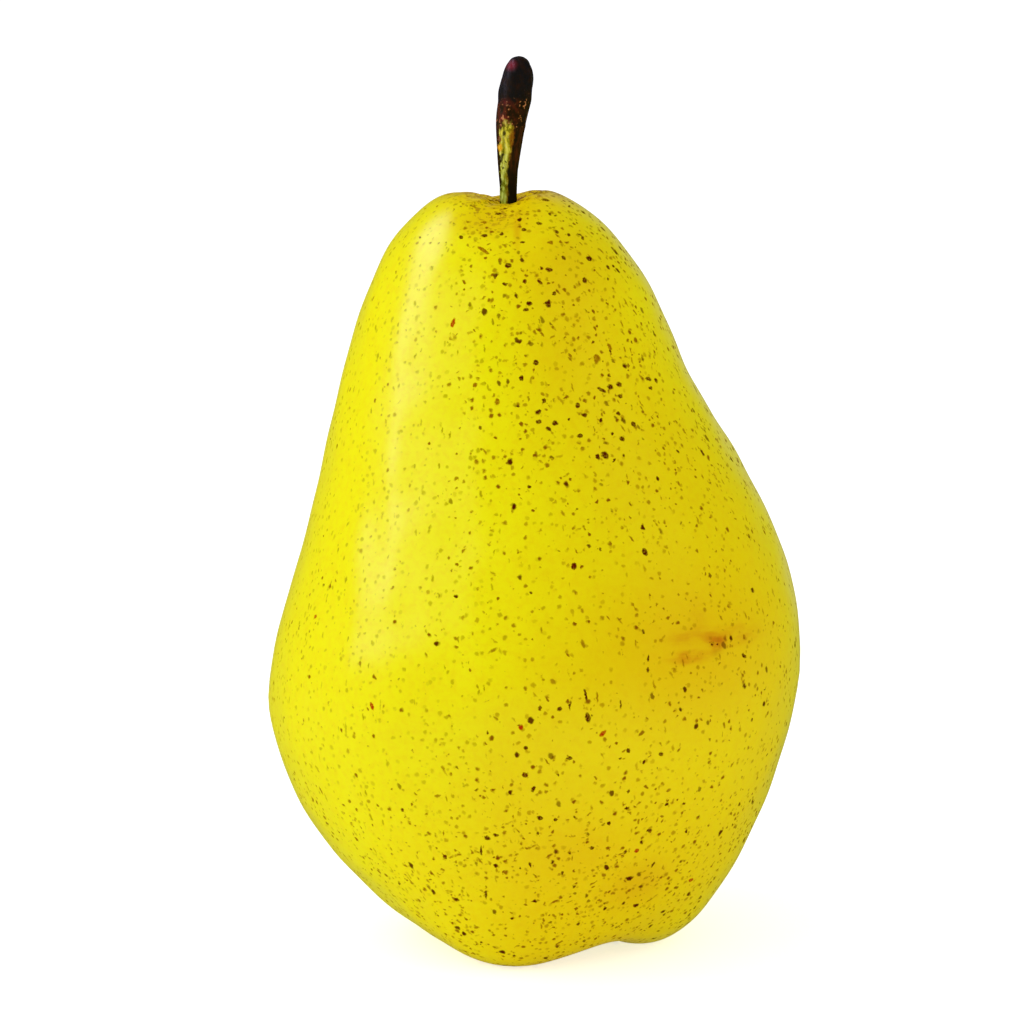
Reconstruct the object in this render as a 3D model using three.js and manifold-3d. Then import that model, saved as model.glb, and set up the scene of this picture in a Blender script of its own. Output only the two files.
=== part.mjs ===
// A ripe yellow pear: the fruit, its stem, and the dried calyx in the basin of its base.
// Units are millimetres and +Z is up. The pear stands on the lobes of its base at z = 0,
// and the origin is on that surface, under the middle of the pear. The front faces -Y.
import * as THREE from "three";
import { ParametricGeometry } from "three/addons/geometries/ParametricGeometry.js";
import { mergeVertices } from "three/addons/utils/BufferGeometryUtils.js";
import Module from "manifold-3d";

const wasm = await Module();
wasm.setup();

// ---- Driving dimensions ----

const FULL_TURN = 2 * Math.PI;
const GAP = 0.3; // between a hole and the piece that stands in it

// The fruit's two outlines as [x, z], from the middle of the calyx basin, over the base, up the
// flank and over the shoulder, into the stem cavity. Their points pair up, level by level.
const RIGHT_OUTLINE = [
  [2.5, 6.5], [5.2, 5.6], [8.3, 3.0], [12.9, 1.3], [18.7, 2.4], [23.8, 7.2],
  [29.0, 15.8], [33.2, 27.0], [35.0, 39.0], [32.8, 51.0], [27.2, 63.0], [20.2, 75.0],
  [15.2, 86.0], [8.6, 94.7], [1.8, 98.6], [-1.4, 97.0], [-3.35, 96.0],
];
const LEFT_OUTLINE = [
  [2.5, 6.5], [-0.2, 5.6], [-3.7, 3.0], [-9.0, 1.2], [-15.8, 2.9], [-23.1, 8.8],
  [-29.8, 16.8], [-34.0, 26.0], [-35.0, 35.0], [-32.4, 46.0], [-29.0, 58.0], [-26.3, 70.0],
  [-23.2, 81.5], [-18.9, 91.5], [-11.4, 98.3], [-5.3, 97.0], [-3.35, 96.0],
];
const TOP_LEVEL = RIGHT_OUTLINE.length - 1;
const DEPTH = 0.97; // front to back, as a share of the width
const FRUIT_RINGS = 60;
const FRUIT_SIDES = 72;

// The lobes of the base, by azimuth in degrees (0 is +X, -90 is the front) and size. The one with
// a negative size is the deeper furrow between the front lobe and the right one.
const LOBES = [
  { azimuth: -107, size: 1.9 },
  { azimuth: -61, size: -1.0 },
  { azimuth: -22, size: 2.0 },
  { azimuth: 48, size: 1.4 },
  { azimuth: 112, size: 1.4 },
  { azimuth: 176, size: 1.4 },
];
const LOBE_SHARPNESS = 8;
const LOBE_LEVEL = { middle: 3.0, reach: 1.5 };
const LOBE_FLANK = { middle: 4.6, reach: 1.6, share: 0.6 }; // a lobe also fills out the flank over it

// Places where the flank stands out of the plain oval, or falls back.
const SWELLS = [
  { azimuth: -100, size: 4.4, sharpness: 4, middle: 3.4, reach: 2.0 },
  { azimuth: 62, size: 0.9, sharpness: 5, middle: 6.5, reach: 2.5 },
  { azimuth: 128, size: -0.8, sharpness: 6, middle: 8.5, reach: 2.5 },
  { azimuth: 100, size: 0.8, sharpness: 4, middle: 12.0, reach: 2.0 },
];

// Creases that run out of the stem cavity and over its rim.
const CREASES = [
  { azimuth: -88, size: 1.5, sharpness: 6 },
  { azimuth: 95, size: 1.1, sharpness: 5 },
];
const RIM_LEVEL = { middle: TOP_LEVEL - 2.2, reach: 1.0 };
const POLE_FADE = 2.0; // all bumps fade out within this of the outlines' two ends

// The stem's middle line as [x, y, z, radius], from its root to its rounded tip.
const STEM_LINE = [
  [-3.35, 0.0, 89.4, 1.1], [-3.35, 0.0, 94.0, 1.1], [-3.38, 0.05, 97.0, 1.1],
  [-3.38, 0.1, 100.0, 1.17], [-3.3, 0.15, 103.5, 1.5], [-3.05, 0.2, 107.5, 1.92],
  [-2.6, 0.25, 111.3, 2.13], [-2.3, 0.3, 113.6, 1.95], [-2.12, 0.32, 115.1, 1.4],
  [-2.05, 0.33, 115.8, 0.75], [-2.03, 0.33, 116.0, 0.0],
];
const STEM_RINGS = 32;
const STEM_SIDES = 18;
const STEM_RIBS = { count: 3, depth: 0.06, twist: 0.5 }; // depth as a share of the radius
const STEM_HOLE = { x: -3.35, y: 0, bottom: 89.1, top: 100, radius: 1.5 };

// The calyx: a plug in a socket, which ends in a shallow cup, and five sepals round the cup.
const BASIN = { x: 2.5, y: 0 };
const PLUG = { radius: 1.9, top: 10.2 };
const CUP = { radius: 1.2, floor: 5.2, rim: 4.5 };
const SEPALS = 5;
const SEPAL_LINE = [[1.1, 5.7], [2.0, 4.6], [2.7, 3.3], [3.5, 2.3], [4.5, 1.9]]; // as [out, z]
const SEPAL = { width: 2.2, tip: 0.35, thickness: 0.8, rings: 8, sides: 8 };
const HOLE_SIDES = 32;

// ---- Curves and bumps ----

// The point as far beyond an end as its neighbour is before it.
function beyond(end, neighbour) {
  return end.map((value, axis) => 2 * value - neighbour[axis]);
}

function withEnds(points) {
  const last = points.length - 1;
  return [beyond(points[0], points[1]), ...points, beyond(points[last], points[last - 1])];
}

// Control points of the uniform cubic B-spline that passes through the points: each control is
// moved by what its own point is missed by, until nothing is missed.
function splineThrough(points) {
  let controls = points;
  for (let round = 0; round < 40; round++) {
    const ended = withEnds(controls);
    controls = controls.map((control, i) =>
      control.map((value, axis) => {
        const reached = (ended[i][axis] + 4 * value + ended[i + 2][axis]) / 6;
        return value + points[i][axis] - reached;
      }),
    );
  }
  return withEnds(controls);
}

// The spline's point at a level: a whole level is one of the points that it passes through.
function splineAt(controls, level) {
  const span = Math.min(Math.floor(level), controls.length - 4);
  const t = level - span;
  const weights = [
    (1 - t) ** 3 / 6,
    (3 * t ** 3 - 6 * t ** 2 + 4) / 6,
    (-3 * t ** 3 + 3 * t ** 2 + 3 * t + 1) / 6,
    t ** 3 / 6,
  ];
  return controls[0].map((_, axis) =>
    weights.reduce((sum, weight, k) => sum + weight * controls[span + k][axis], 0),
  );
}

// A smooth bump of height 1 round an azimuth.
function humpAt(angle, { azimuth, sharpness }) {
  return Math.exp(sharpness * (Math.cos(angle - THREE.MathUtils.degToRad(azimuth)) - 1));
}

// A smooth bump of height 1 round a level.
function bellAt(level, { middle, reach }) {
  return Math.exp(-(((level - middle) / reach) ** 2));
}

function sumOf(list, valueOf) {
  return list.reduce((sum, item) => sum + valueOf(item), 0);
}

// ---- Solids ----

// A closed geometry as a solid. The faces that have no area at a pole are left out.
function solidFrom(geometry) {
  const plain = geometry.clone();
  plain.deleteAttribute("normal");
  plain.deleteAttribute("uv");
  const merged = mergeVertices(plain, 1e-4);
  const corners = [...merged.index.array];
  const faces = [];
  for (let i = 0; i < corners.length; i += 3) {
    const [a, b, c] = corners.slice(i, i + 3);
    if (a !== b && b !== c && c !== a) faces.push(a, b, c);
  }
  const vertProperties = merged.attributes.position.array;
  const mesh = new wasm.Mesh({ numProp: 3, vertProperties, triVerts: new Uint32Array(faces) });
  return new wasm.Manifold(mesh);
}

function uprightCylinder({ x, y, bottom, top, radius }) {
  const geometry = new THREE.CylinderGeometry(radius, radius, top - bottom, HOLE_SIDES);
  geometry.rotateX(Math.PI / 2);
  geometry.translate(x, y, (top + bottom) / 2);
  return solidFrom(geometry);
}

// Everything below the surface that the pear stands on.
function ground() {
  const size = 100;
  return solidFrom(new THREE.BoxGeometry(size, size, size).translate(0, 0, -size / 2));
}

// ---- The fruit ----

const rightSpline = splineThrough(RIGHT_OUTLINE);
const leftSpline = splineThrough(LEFT_OUTLINE);

// The skin: at each level a slanted oval that touches both outlines, pushed out and down by the
// lobes of the base and by the swells, and pressed in by the creases at the top.
function skinPoint(round, rise, target) {
  const angle = FULL_TURN * (round % 1);
  const level = rise * TOP_LEVEL;
  const [rightX, rightZ] = splineAt(rightSpline, level);
  const [leftX, leftZ] = splineAt(leftSpline, level);
  const halfWidth = (rightX - leftX) / 2;
  const fade = 1 - Math.exp(-((halfWidth / POLE_FADE) ** 2));
  const lobe = sumOf(LOBES, (one) => one.size * humpAt(angle, { ...one, sharpness: LOBE_SHARPNESS }));
  const swell = sumOf(SWELLS, (one) => one.size * humpAt(angle, one) * bellAt(level, one));
  const crease = sumOf(CREASES, (one) => one.size * humpAt(angle, one)) * bellAt(level, RIM_LEVEL);
  const out = halfWidth + fade * (swell + LOBE_FLANK.share * lobe * bellAt(level, LOBE_FLANK));
  target.set(
    (rightX + leftX) / 2 + out * Math.cos(angle),
    DEPTH * out * Math.sin(angle),
    (rightZ + leftZ) / 2 + ((rightZ - leftZ) / 2) * Math.cos(angle) -
      fade * (lobe * bellAt(level, LOBE_LEVEL) + crease),
  );
}

function fruit() {
  const socket = { ...BASIN, bottom: 0, top: PLUG.top + GAP, radius: PLUG.radius + GAP };
  return solidFrom(new ParametricGeometry(skinPoint, FRUIT_SIDES, FRUIT_RINGS))
    .subtract(ground())
    .subtract(uprightCylinder(STEM_HOLE))
    .subtract(uprightCylinder(socket));
}

// ---- The stem ----

const stemSpline = splineThrough(STEM_LINE);

// Rings round the middle line, with soft twisting ribs. The first ring is a point, which closes
// the root with a flat end, and the last one is the tip.
function stemPoint(round, rise, target) {
  const angle = FULL_TURN * (round % 1);
  const [x, y, z, radius] = splineAt(stemSpline, rise * (STEM_LINE.length - 1));
  const turned = angle + STEM_RIBS.twist * rise * FULL_TURN;
  const rib = 1 + STEM_RIBS.depth * Math.cos(STEM_RIBS.count * turned);
  const out = rise === 0 || rise === 1 ? 0 : radius * rib;
  target.set(x + out * Math.cos(angle), y + out * Math.sin(angle), z);
}

function stem() {
  return solidFrom(new ParametricGeometry(stemPoint, STEM_SIDES, STEM_RINGS));
}

// ---- The calyx ----

// The plug and its cup, turned from one profile, as [radius, z] from the cup's floor to the top.
function calyxBody() {
  const profile = [
    [0, CUP.floor], [CUP.radius, CUP.floor], [CUP.radius + 0.1, CUP.rim],
    [PLUG.radius, CUP.rim], [PLUG.radius, PLUG.top], [0, PLUG.top],
  ];
  const points = profile.map(([radius, z]) => new THREE.Vector2(radius, z));
  return solidFrom(new THREE.LatheGeometry(points, HOLE_SIDES).rotateX(Math.PI / 2));
}

const sepalSpline = splineThrough(SEPAL_LINE);

// One sepal along +X: a flat oval section carried along its line, narrowing to the tip.
function sepalPoint(round, run, target) {
  const angle = FULL_TURN * (round % 1);
  const last = SEPAL_LINE.length - 1;
  const [out, z] = splineAt(sepalSpline, run * last);
  const [nextOut, nextZ] = splineAt(sepalSpline, Math.min(run + 0.01, 1) * last);
  const [pastOut, pastZ] = splineAt(sepalSpline, Math.max(run - 0.01, 0) * last);
  const along = new THREE.Vector2(nextOut - pastOut, nextZ - pastZ).normalize();
  const closed = run === 0 || run === 1 ? 0 : 1;
  const width = (closed * (SEPAL.width + (SEPAL.tip - SEPAL.width) * run ** 2)) / 2;
  const thickness = (closed * SEPAL.thickness) / 2;
  target.set(
    out - along.y * thickness * Math.sin(angle),
    width * Math.cos(angle),
    z + along.x * thickness * Math.sin(angle),
  );
}

function calyx() {
  let solid = calyxBody();
  for (let i = 0; i < SEPALS; i++) {
    const sepal = new ParametricGeometry(sepalPoint, SEPAL.sides, SEPAL.rings);
    sepal.rotateZ((i * FULL_TURN) / SEPALS);
    solid = solid.add(solidFrom(sepal));
  }
  return solid;
}

// ---- The pear ----

function meshFrom(name, solid, material) {
  const { vertProperties, triVerts } = solid.getMesh();
  const geometry = new THREE.BufferGeometry();
  geometry.setAttribute("position", new THREE.BufferAttribute(vertProperties, 3));
  geometry.setIndex(new THREE.BufferAttribute(triVerts, 1));
  geometry.computeVertexNormals();
  const mesh = new THREE.Mesh(geometry, new THREE.MeshStandardMaterial(material));
  mesh.name = name;
  return mesh;
}

const pear = new THREE.Group();
const calyxMesh = meshFrom("calyx", calyx(), { color: 0x3b2a1c, roughness: 0.9, metalness: 0 });
calyxMesh.position.set(BASIN.x, BASIN.y, 0);
pear.add(
  meshFrom("pear_fruit", fruit(), { color: 0xe8da11, roughness: 0.35, metalness: 0 }),
  meshFrom("stem", stem(), { color: 0x4a2a1e, roughness: 0.6, metalness: 0 }),
  calyxMesh,
);

export default pear;
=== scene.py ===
"""A ripe yellow pear, standing on the lobes of its base: specked skin, woody stem and dried calyx.

Sizes and places are in millimetres until a mesh is made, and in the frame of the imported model:
+Z is up, the front faces -Y, and z = 0 is what the pear stands on.
"""
import math

import bpy
import numpy as np
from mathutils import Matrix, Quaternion, Vector


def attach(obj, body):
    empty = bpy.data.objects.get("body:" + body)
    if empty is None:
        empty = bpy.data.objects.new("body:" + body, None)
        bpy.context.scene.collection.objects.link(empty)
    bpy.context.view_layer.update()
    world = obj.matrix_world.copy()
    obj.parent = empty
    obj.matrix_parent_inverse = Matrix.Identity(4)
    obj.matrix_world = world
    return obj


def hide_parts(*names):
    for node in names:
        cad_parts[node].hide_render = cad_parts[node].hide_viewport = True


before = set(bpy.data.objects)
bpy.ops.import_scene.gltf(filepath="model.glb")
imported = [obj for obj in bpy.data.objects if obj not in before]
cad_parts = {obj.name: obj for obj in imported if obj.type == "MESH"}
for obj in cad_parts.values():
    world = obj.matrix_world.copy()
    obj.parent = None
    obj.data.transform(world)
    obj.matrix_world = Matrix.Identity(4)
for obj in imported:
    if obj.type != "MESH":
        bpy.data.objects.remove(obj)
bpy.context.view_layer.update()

MM = 0.001
FULL_TURN = 2 * math.pi


# ---- Driving dimensions of the fruit ----

# The two outlines as [x, z], from the middle of the calyx basin, over the base, up the flank and
# over the shoulder, into the stem cavity. Their points pair up, level by level.
RIGHT_OUTLINE = [
    [2.5, 6.5], [5.2, 5.6], [8.3, 3.0], [12.9, 1.3], [18.7, 2.4], [23.8, 7.2],
    [29.0, 15.8], [33.2, 27.0], [35.0, 39.0], [32.8, 51.0], [27.2, 63.0], [20.2, 75.0],
    [15.2, 86.0], [8.6, 94.7], [1.8, 98.6], [-1.4, 97.0], [-3.35, 96.0],
]
LEFT_OUTLINE = [
    [2.5, 6.5], [-0.2, 5.6], [-3.7, 3.0], [-9.0, 1.2], [-15.8, 2.9], [-23.1, 8.8],
    [-29.8, 16.8], [-34.0, 26.0], [-35.0, 35.0], [-32.4, 46.0], [-29.0, 58.0], [-26.3, 70.0],
    [-23.2, 81.5], [-18.9, 91.5], [-11.4, 98.3], [-5.3, 97.0], [-3.35, 96.0],
]
TOP_LEVEL = len(RIGHT_OUTLINE) - 1
DEPTH = 0.97  # front to back, as a share of the width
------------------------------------
— STATED GOAL —
Copy out exactly the lines running from the one with "function meshFrom(name, solid, material)" to the one with "bpy.context.scene.collection.objects.link(empty)", including both ends, and nothing more.

— THE RESPONSE —
function meshFrom(name, solid, material) {
  const { vertProperties, triVerts } = solid.getMesh();
  const geometry = new THREE.BufferGeometry();
  geometry.setAttribute("position", new THREE.BufferAttribute(vertProperties, 3));
  geometry.setIndex(new THREE.BufferAttribute(triVerts, 1));
  geometry.computeVertexNormals();
  const mesh = new THREE.Mesh(geometry, new THREE.MeshStandardMaterial(material));
  mesh.name = name;
  return mesh;
}

const pear = new THREE.Group();
const calyxMesh = meshFrom("calyx", calyx(), { color: 0x3b2a1c, roughness: 0.9, metalness: 0 });
calyxMesh.position.set(BASIN.x, BASIN.y, 0);
pear.add(
  meshFrom("pear_fruit", fruit(), { color: 0xe8da11, roughness: 0.35, metalness: 0 }),
  meshFrom("stem", stem(), { color: 0x4a2a1e, roughness: 0.6, metalness: 0 }),
  calyxMesh,
);

export default pear;
=== scene.py ===
"""A ripe yellow pear, standing on the lobes of its base: specked skin, woody stem and dried calyx.

Sizes and places are in millimetres until a mesh is made, and in the frame of the imported model:
+Z is up, the front faces -Y, and z = 0 is what the pear stands on.
"""
import math

import bpy
import numpy as np
from mathutils import Matrix, Quaternion, Vector


def attach(obj, body):
    empty = bpy.data.objects.get("body:" + body)
    if empty is None:
        empty = bpy.data.objects.new("body:" + body, None)
        bpy.context.scene.collection.objects.link(empty)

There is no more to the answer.